I almost made this a FanShot instead of an actual post so it didn't get blown out of proportion, but the more I think about it, the more worthy of discussion I think this is. Kwame Brown, penciled in as a starter before the start of the season, has essentially fallen out of the rotation. What's the secret to his getting more PT? Playing better defense, says John Kuester. From the Detroit News:

"Our biggest concern and I have discussed it with him is defense," Kuester said. "We have to make sure he continually plays the consistent defense that I want to in the scheme. That is pick-and-roll, high pick-and-roll. Just making sure he knows."

If Brown didn't know, he knows now. That is why he laughed when Kuester's words were relayed to him.

"Listen, man, I don't want something to be flared up on what I say," Brown said. "I will do what the coach says in order to get better, although that is a first because there is one thing I do bring to the table and that is defense. That's the first time I heard that. It's the first time a coach said I don't play defense. But like I said, I will learn to play the defense he wants me to play."

Given the recent suggestions that the Pistons are already starting to tune Kuester out, the fact Brown laughed off Kuester's feedback (even while promising to take it seriously) was a little disconcerting -- although, to be honest, not more so than the fact Brown was so nonchalant about his lack of PT (during a contract year, no less) in the first place. Ben Wallace seemed to call Brown out on that last point:

Some of his teammates said they don't understand why Brown sits. But Wallace said Brown needs more hunger.

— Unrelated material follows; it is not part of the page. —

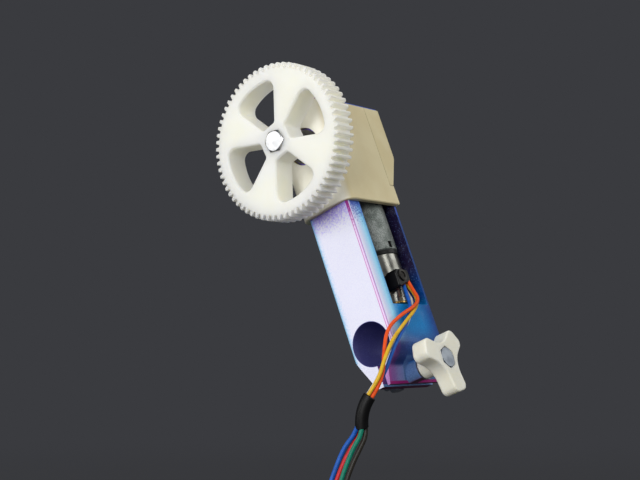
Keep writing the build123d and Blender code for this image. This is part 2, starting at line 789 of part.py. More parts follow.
def terminal_block():
    """Black block on the motor's open side, hollowed to the can and the tail behind it."""
    with BuildSketch(Plane.YZ) as side:
        with BuildLine():
            Polyline((block_front, block_bottom), (block_rear, block_underside(block_rear)),
                     (block_rear, block_top), (block_front, block_top), close=True)
        make_face()
        fillet(side.vertices().sort_by(Axis.Y)[-2:], block_top_radius)
        fillet(side.vertices().sort_by(Axis.Y)[:1], block_foot_radius)
    shape = extrude(side.sketch, block_outer_x)
    shape = fillet(shape.faces().sort_by(Axis.X)[-1].edges(), block_edge)
    shape -= rod_z(can_radius + block_clearance, can_bottom - block_clearance,
                   band_bottom + over)
    shape -= rod_z(tail_radius + block_clearance, block_bottom - over, can_bottom)
    return shape


def terminal_post():
    """Round solder cup in the block's outer face."""
    cup = rod_x(post_radius, block_outer_x, block_outer_x + post_height, post_y, post_z)
    well_x = block_outer_x + post_floor
    return cup - rod_x(post_well, well_x, block_outer_x + over, post_y, post_z)


# Rod clamp screw and knob -----------------------------------------------------------------

def knob_outline():
    """Three straight lobes with hollow webs between them, seen on the XY plane."""
    with BuildSketch() as sketch:
        for index in range(3):
            with Locations(Rot(0, 0, knob_turn + index * 120)):
                with Locations((knob_reach / 2, 0)):
                    Rectangle(knob_reach, 2 * knob_lobe_half)
        fillet(sketch.vertices().sort_by(SortBy.DISTANCE)[:3], knob_web_radius)
        fillet(sketch.vertices().sort_by(SortBy.DISTANCE)[-6:], knob_tip_radius)
    return sketch.sketch


def clamp_knob():
    """Knob standing on the XY plane with its outer face up, then turned to face +X."""
    lobes = extrude(knob_outline(), knob_lobe_thickness)
    lobes = fillet(lobes.faces().sort_by(Axis.Z)[-1].edges(), knob_front_edge)
    lobes = fillet(lobes.faces().sort_by(Axis.Z)[0].edges(), knob_back_edge)
    boss_length = knob_outer_x - knob_lobe_thickness - clamp_pad_x - small_washer_height
    boss = Pos(0, 0, -boss_length / 2) * Cylinder(knob_boss_radius, boss_length)
    knob = lobes + boss
    knob -= Cylinder(nut_bore, 6 * knob_lobe_thickness)
    pocket = Rot(0, 0, clamp_head_turn) * hexagon(m4_head_flats + 2 * seat_gap,
                                                  m4_head_height + over)
    knob -= Pos(0, 0, knob_lobe_thickness - m4_head_height) * pocket
    return on_clamp_screw(knob, knob_outer_x - knob_lobe_thickness)


def on_clamp_screw(shape, x):
    """Turn a shape that stands on the XY plane so that it points to +X from the plane at x."""
    return Pos(x, clamp_screw_y, clamp_screw_z) * Rot(0, 90, 90) * shape


def clamp_screw():
    screw = hex_screw(clamp_screw_length, clamp_screw_plain, clamp_head_turn)
    return on_clamp_screw(screw, clamp_head_x)


def clamp_nut():
    return on_clamp_screw(hex_nut(m4_nut_height), nut_ear_bottom_x - m4_nut_height)


def clamp_washer():
    washer = ring(small_washer_radius, nut_bore, small_washer_height)
    return on_clamp_screw(washer, clamp_pad_x)


# Leads and cable --------------------------------------------------------------------------

def leaned(x, y, z):
    """Point of the upright arm, in its final place."""
    return tuple(place(Pos(x, y, z)).position)


def sleeve_path():
    """The sleeve's gently bent axis, from its upper end down."""
    return ThreePointArc(sleeve_top, sleeve_middle, sleeve_bottom)


def in_sleeve_top(angle):
    """End of a lead inside the sleeve's upper end, at an angle round its axis from +X."""
    path = sleeve_path()
    turned = radians(angle)
    aside = Vector(lead_spread * cos(turned), lead_spread * sin(turned), 0)
    return tuple(path @ 0 + (path % 0) * sleeve_grip + aside)


def lead_points():
    """Route of each motor lead, from the terminal block to the splice sleeve."""
    # X and Y on the block's underside, points on the way, angle in the sleeve
    routes = {
        "orange": (8.7, 21.1,
                   [(3.8, 5.0, 18.4), (7.5, 2.8, 15.4), (9.4, -2.5, 12.8), (9.1, -10.4, 9.8),
                    (8.8, -18.2, 5.2), (11.0, -23.2, -2.8), (12.6, -25.9, -11.5)], -7),
        "blue": (7.85, 19.1,
                 [(3.6, 1.3, 17.0), (7.1, -1.6, 12.9), (8.6, -5.4, 9.3), (10.7, -9.8, 6.4),
                  (11.9, -14.9, 3.3), (12.2, -19.8, -1.9), (11.5, -23.6, -9.9)], 83),
        "yellow": (7.25, 21.4,
                   [(2.4, 7.4, 17.9), (6.0, 4.4, 14.6), (9.2, -2.3, 11.5), (11.4, -11.1, 7.5),
                    (12.0, -19.5, 1.8), (12.5, -25.1, -4.8), (12.2, -28.0, -11.6)], -97),
        "white": (6.85, 20.0,
                  [(0.9, 5.4, 17.5), (5.7, 1.8, 14.6), (8.3, -4.4, 8.0), (10.5, -13.1, 3.5),
                   (10.7, -20.0, -1.5), (10.7, -23.9, -7.8), (10.2, -27.2, -12.9)], 173),
    }
    return {name: [leaned(x, y, block_underside(y) + lead_grip)] + points
            + [in_sleeve_top(angle)]
            for name, (x, y, points, angle) in routes.items()}


def wire_points():
    """Route of each wire of the cable: bunched in the sleeve, side by side in the connector."""
    path = sleeve_path()
    x, y, z = connector_top
    middle = [tuple(path @ 1 - (path % 1) * sleeve_grip), (6.3, -29.7, -28.9),
              (4.4, -31.1, -32.6), (2.3, -32.9, -38.4), (-0.3, -34.9, -47.9),
              (-1.4, -35.8, -59.9), (-1.4, -35.7, -71.9), (x, y, z - sleeve_grip)]
    # from the sleeve to the connector: what is left of the bunch in X and in Y, and how far
    # the row has opened towards its full pitch
    bunch_x = [1, 0.6, 0, 0, 0, 0, 0, 0]
    bunch_y = [1, 1, 0.8, 0.3, 0, 0, 0, 0]
    row = [0, 0.32, 0.7, 0.73, 0.77, 0.9, 1, 1]
    finished = {}
    for index, name in enumerate(("blue", "red", "green", "black")):
        side_x = -wire_spread if index < 2 else wire_spread
        side_y = -wire_spread if index % 2 == 0 else wire_spread
        row_x = (index - 1.5) * wire_pitch
        finished[name] = [(px + side_x * in_x + row_x * in_row, py + side_y * in_y, pz)
                          for (px, py, pz), in_x, in_y, in_row
                          in zip(middle, bunch_x, bunch_y, row)]
    return finished


def cord(name, points, radius):
    """Tube of straight runs joined by tangent arcs, as large as the runs allow."""
    corners = [Vector(*point) for point in points]
    runs = [after - before for before, after in zip(corners, corners[1:])]
    radii = []
    for first, second in zip(runs, runs[1:]):
        turn = radians(first.get_angle(second))
        radii.append(0.45 * min(first.length, second.length) / tan(turn / 2))
    path = FilletPolyline(*points, radius=radii)
    profile = Plane(origin=path @ 0, z_dir=path % 0) * Circle(radius)
    tube = sweep(profile, path)
    expected = pi * radius ** 2 * path.length
    print(f"{name} length {path.length:.1f} volume ratio {tube.volume / expected:.4f} radii",
          [round(value, 1) for value in radii])
    export_step(tube, f"parts/{name}.step")


def splice_sleeve():
    path = sleeve_path()
    sleeve = sweep(Plane(origin=path @ 0, z_dir=path % 0) * Circle(sleeve_radius), path)
    ends = [edge for face in sleeve.faces().filter_by(GeomType.PLANE) for edge in face.edges()]
    return chamfer(ends, sleeve_edge)


def connector():
    """Four-way connector housing on the cable's end, and its contacts."""
    x, y, z = connector_top
    width = 3 * wire_pitch + 2 * connector_end_wall
    housing = Pos(x, y, z - connector_length / 2) * Box(width, connector_depth,
                                                        connector_length)
    housing = chamfer(housing.edges().filter_by(Axis.Z), connector_edge)
    contacts = []
    for index in range(4):
        wire_x = x + (index - 1.5) * wire_pitch
        bottom = z - connector_length
        socket = Pos(wire_x, y, bottom + socket_depth / 2) * Box(
            contact_size, contact_size, socket_depth)
        housing -= socket
        contact = Box(contact_size, contact_size, socket_depth - 2 * contact_inset)
        contact -= Box(contact_hole, contact_hole, socket_depth)
        contacts.append(Pos(wire_x, y, bottom + socket_depth / 2) * contact)
    return housing, contacts


# Build ------------------------------------------------------------------------------------

def build():
    save("arm_body", arm_body())
    save("gearbox_front_cap", front_cap())
    save("gearbox_rear_cover", rear_cover())
    save("rear_cover_screws", *cover_screws())
    save("cap_side_screws", *cap_screws())
    save("drive_gear", drive_gear())
    save("spindle_screw", spindle_screw())
    save("gear_nut", facing_rear(hex_nut(m4_nut_height), gear_back))
    washer_y = gear_back + m4_nut_height
    save("spindle_washer",
         facing_rear(ring(m4_washer_radius, nut_bore, m4_washer_height), washer_y))
    save("spindle_spacers", *spindle_spacers())
    save("spindle_thin_nut", facing_rear(hex_nut(m4_thin_nut_height), boss_rear))
    for name, y in (("front", front_bearing_y), ("rear", rear_bearing_y)):
        outer, inner, balls = ball_bearing(y)
        save(f"{name}_bearing_outer_race", outer)
        save(f"{name}_bearing_inner_race", inner)
        save(f"{name}_bearing_balls", *balls)
    save("bevel_wheel", bevel_wheel())
    save("bevel_pinion", bevel_pinion())
    wheel_screw, pinion_screw = set_screws()
    save("bevel_wheel_set_screw", wheel_screw)
    save("bevel_pinion_set_screw", pinion_screw)
    save("motor_gearbox", motor_gearbox())
    save("motor_output_shaft", output_shaft())
    save("motor_mount_screws", *motor_screws())
    save("motor_band", rod_z(band_radius, band_bottom, gearbox_bottom))
    save("motor_can", rod_z(can_radius, can_bottom, band_bottom))
    save("motor_tail", motor_tail())
    save("motor_end_ring", motor_end_ring())
    save("terminal_block", terminal_block())
    save("terminal_post", terminal_post())
    save("clamp_knob", clamp_knob())
    save("clamp_screw", clamp_screw())
    save("clamp_washer", clamp_washer())
    save("clamp_nut", clamp_nut())
    for name, points in lead_points().items():
        cord(f"lead_{name}", points, lead_radius)
    for name, points in wire_points().items():
        cord(f"cable_{name}", points, wire_radius)
    export_step(splice_sleeve(), "parts/splice_sleeve.step")
    housing, contacts = connector()
    export_step(housing, "parts/lead_connector.step")
    export_step(Compound(children=contacts), "parts/connector_contacts.step")


build()
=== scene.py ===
from math import pi, radians

import bpy
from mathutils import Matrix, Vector


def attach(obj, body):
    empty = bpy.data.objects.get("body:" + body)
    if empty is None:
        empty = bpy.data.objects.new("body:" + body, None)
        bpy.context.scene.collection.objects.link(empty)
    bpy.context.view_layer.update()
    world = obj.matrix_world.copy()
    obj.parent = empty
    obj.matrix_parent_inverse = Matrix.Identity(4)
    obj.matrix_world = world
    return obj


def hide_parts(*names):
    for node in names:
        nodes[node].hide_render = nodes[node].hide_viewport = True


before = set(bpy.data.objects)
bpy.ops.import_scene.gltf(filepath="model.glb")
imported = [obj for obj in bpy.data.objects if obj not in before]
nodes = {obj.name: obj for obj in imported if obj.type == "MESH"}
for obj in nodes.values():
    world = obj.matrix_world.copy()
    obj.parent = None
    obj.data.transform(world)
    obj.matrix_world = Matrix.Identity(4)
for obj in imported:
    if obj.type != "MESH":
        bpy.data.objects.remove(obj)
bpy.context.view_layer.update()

# Follow focus unit: looks, light and camera. Metres, in the CAD's frame.

MM = 0.001
LEAN = radians(21.75)        # the arm leans this far from upright, towards -X

# Places on the upright arm: x across it, y behind its front face, z up from the rod's axis
DEPTH = 29.6 * MM            # of the arm; the CAD's origin is half this behind its front face
WALL = 7.0 * MM              # front wall
REAR_WALL = 1.5 * MM
HALF = 8.9 * MM              # half the arm's width
BAY_FOOT = 11.2 * MM         # lower end of the motor bay
BAY_SHADE_DARKEST = 52.0 * MM         # where the bay's painted shade reaches its darkest
CHAMBER_TOP = 86.7 * MM      # upper end of the gear chamber
ROD_BORE = 7.65 * MM         # all that lies within this radius of the rod's axis
SLIT = 0.5 * MM              # middle of the slit between the clamp's ears
EAR_TOP = -8.0 * MM
LOWER_EDGE = -13.9 * MM      # where the lines along the ears' lower edges begin
PAD_TOP = -6.0 * MM          # of the near ear's pad under the knob
PAD_FRONT = 8.5 * MM
MOTOR_Y = 20.0 * MM          # the motor's axis
NOTCH_FLOOR = 7.7 * MM       # all of the gearbox within this radius of the axis is a notch

LAYER = 0.2 * MM             # height of a printed layer
LAYER_RELIEF = 0.04 * MM
FINE_SPECKLE = 3200          # noise scales, features in a metre
COARSE_SPECKLE = 1500


# Node helpers -----------------------------------------------------------------------------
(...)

"Without a doubt he can contribute," Wallace said. "But he got to want it. He's got to be hungry, man. For me to say you got to do this and do, that's pointless. You got to want it. Look, man, when you go out there, you got to do what you got to do. If you go out there and are making the same mistakes the starters are making, then you don't need to be out there."

I like Brown -- he's affable in the locker room, useful on occasion on the court -- but I'll be damned if Wallace didn't just sum up his entire career.